> WHAT IS REQUIRED: Everything from the line containing "return nodes" to the line containing "before = set(bpy.data.objects)", both lines included, must be copied exactly; nothing else should be.

> GIVEN DATA:
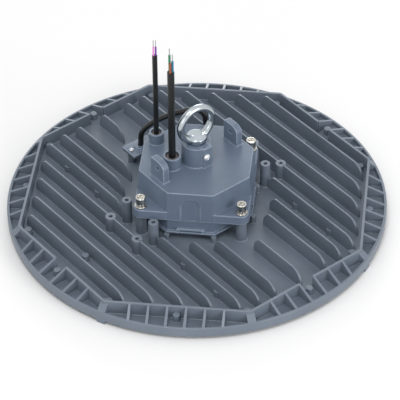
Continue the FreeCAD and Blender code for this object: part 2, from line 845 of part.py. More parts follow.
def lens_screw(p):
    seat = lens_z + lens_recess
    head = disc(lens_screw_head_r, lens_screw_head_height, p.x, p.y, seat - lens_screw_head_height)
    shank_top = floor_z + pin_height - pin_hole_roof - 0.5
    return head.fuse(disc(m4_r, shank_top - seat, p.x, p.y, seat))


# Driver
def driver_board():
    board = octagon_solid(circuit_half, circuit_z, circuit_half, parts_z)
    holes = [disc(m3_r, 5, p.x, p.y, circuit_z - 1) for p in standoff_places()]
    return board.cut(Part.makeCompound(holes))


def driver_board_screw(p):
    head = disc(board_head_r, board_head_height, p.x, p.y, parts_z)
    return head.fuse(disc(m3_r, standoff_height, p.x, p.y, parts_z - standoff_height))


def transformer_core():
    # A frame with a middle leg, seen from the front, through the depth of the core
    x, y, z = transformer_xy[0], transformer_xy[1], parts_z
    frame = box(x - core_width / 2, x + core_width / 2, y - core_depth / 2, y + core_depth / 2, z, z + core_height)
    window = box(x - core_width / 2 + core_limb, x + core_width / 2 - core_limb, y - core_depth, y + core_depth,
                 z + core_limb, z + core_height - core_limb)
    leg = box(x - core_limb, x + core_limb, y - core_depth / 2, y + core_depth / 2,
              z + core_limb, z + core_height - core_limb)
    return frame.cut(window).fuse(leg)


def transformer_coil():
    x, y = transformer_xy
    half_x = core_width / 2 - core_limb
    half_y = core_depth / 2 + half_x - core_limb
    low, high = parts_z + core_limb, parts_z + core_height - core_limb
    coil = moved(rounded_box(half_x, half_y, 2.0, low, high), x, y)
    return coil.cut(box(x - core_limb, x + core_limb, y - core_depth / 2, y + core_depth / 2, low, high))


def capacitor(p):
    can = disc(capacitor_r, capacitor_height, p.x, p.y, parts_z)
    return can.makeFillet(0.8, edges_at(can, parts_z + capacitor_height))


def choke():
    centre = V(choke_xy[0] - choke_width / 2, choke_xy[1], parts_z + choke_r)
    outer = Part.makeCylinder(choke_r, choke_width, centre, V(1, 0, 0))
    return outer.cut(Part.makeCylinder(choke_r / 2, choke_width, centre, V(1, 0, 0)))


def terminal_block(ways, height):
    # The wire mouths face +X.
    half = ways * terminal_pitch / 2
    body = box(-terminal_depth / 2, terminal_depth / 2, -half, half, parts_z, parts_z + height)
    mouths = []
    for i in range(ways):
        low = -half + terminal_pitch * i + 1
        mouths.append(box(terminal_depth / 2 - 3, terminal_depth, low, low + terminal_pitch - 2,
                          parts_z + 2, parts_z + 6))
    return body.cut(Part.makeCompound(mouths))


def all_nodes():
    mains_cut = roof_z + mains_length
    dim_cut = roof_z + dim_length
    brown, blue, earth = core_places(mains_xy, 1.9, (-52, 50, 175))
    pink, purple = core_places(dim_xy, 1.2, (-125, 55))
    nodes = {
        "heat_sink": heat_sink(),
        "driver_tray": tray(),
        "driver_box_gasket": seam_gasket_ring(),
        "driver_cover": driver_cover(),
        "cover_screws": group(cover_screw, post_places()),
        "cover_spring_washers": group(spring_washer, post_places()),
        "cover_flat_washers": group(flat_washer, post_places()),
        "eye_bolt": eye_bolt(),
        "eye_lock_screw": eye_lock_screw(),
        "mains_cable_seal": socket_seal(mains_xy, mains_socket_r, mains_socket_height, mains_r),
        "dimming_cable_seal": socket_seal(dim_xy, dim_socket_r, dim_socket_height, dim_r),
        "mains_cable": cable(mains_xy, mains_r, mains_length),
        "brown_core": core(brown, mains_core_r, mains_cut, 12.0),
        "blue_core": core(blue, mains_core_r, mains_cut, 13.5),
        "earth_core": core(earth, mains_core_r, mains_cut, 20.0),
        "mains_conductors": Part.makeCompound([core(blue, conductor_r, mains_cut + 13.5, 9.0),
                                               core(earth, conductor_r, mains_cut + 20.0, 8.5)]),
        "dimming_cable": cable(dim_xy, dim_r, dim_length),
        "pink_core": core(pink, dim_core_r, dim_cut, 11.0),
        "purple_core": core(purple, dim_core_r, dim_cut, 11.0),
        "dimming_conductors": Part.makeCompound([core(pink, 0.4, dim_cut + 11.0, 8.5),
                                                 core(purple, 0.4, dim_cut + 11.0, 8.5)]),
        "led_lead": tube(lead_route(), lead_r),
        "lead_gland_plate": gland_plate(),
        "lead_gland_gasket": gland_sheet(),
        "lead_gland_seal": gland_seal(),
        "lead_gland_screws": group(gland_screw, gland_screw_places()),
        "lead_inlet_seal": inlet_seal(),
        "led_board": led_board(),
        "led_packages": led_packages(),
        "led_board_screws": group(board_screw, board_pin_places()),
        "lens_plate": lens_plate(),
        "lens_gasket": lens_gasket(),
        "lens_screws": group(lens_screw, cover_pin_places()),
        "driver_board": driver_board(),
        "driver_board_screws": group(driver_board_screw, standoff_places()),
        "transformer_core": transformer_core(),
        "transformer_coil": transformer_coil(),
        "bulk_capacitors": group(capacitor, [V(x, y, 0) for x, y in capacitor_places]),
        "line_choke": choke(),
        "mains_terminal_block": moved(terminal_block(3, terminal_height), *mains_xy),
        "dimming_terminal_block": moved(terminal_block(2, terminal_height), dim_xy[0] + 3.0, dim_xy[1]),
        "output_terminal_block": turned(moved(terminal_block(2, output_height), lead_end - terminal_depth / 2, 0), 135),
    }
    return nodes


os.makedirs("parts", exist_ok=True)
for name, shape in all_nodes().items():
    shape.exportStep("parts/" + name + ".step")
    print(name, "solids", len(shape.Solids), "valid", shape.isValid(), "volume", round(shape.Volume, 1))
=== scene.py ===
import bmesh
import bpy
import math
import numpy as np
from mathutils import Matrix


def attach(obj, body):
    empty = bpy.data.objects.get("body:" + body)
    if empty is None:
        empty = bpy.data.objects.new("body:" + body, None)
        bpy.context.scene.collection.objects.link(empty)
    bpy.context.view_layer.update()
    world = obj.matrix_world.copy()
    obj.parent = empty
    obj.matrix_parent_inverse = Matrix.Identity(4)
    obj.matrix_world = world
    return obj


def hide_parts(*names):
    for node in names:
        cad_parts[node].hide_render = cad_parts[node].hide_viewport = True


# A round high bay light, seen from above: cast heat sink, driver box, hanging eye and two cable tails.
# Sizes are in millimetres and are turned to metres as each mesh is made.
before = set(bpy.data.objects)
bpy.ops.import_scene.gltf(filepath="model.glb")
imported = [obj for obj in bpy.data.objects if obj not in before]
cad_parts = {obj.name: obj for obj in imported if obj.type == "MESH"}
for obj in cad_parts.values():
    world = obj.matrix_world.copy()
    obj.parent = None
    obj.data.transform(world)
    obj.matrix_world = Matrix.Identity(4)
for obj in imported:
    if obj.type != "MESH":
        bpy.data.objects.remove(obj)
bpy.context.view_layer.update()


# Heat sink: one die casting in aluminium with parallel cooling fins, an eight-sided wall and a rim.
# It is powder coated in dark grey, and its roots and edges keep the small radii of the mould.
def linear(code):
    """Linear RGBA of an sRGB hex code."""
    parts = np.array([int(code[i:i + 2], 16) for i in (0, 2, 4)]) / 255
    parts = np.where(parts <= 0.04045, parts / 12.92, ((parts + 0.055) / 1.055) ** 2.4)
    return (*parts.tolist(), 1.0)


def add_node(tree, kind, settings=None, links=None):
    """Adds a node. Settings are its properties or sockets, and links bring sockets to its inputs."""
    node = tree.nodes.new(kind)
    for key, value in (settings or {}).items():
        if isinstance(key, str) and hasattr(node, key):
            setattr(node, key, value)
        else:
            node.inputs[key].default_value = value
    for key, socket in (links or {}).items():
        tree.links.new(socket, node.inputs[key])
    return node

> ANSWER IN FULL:
    return nodes


os.makedirs("parts", exist_ok=True)
for name, shape in all_nodes().items():
    shape.exportStep("parts/" + name + ".step")
    print(name, "solids", len(shape.Solids), "valid", shape.isValid(), "volume", round(shape.Volume, 1))
=== scene.py ===
import bmesh
import bpy
import math
import numpy as np
from mathutils import Matrix


def attach(obj, body):
    empty = bpy.data.objects.get("body:" + body)
    if empty is None:
        empty = bpy.data.objects.new("body:" + body, None)
        bpy.context.scene.collection.objects.link(empty)
    bpy.context.view_layer.update()
    world = obj.matrix_world.copy()
    obj.parent = empty
    obj.matrix_parent_inverse = Matrix.Identity(4)
    obj.matrix_world = world
    return obj


def hide_parts(*names):
    for node in names:
        cad_parts[node].hide_render = cad_parts[node].hide_viewport = True


# A round high bay light, seen from above: cast heat sink, driver box, hanging eye and two cable tails.
# Sizes are in millimetres and are turned to metres as each mesh is made.
before = set(bpy.data.objects)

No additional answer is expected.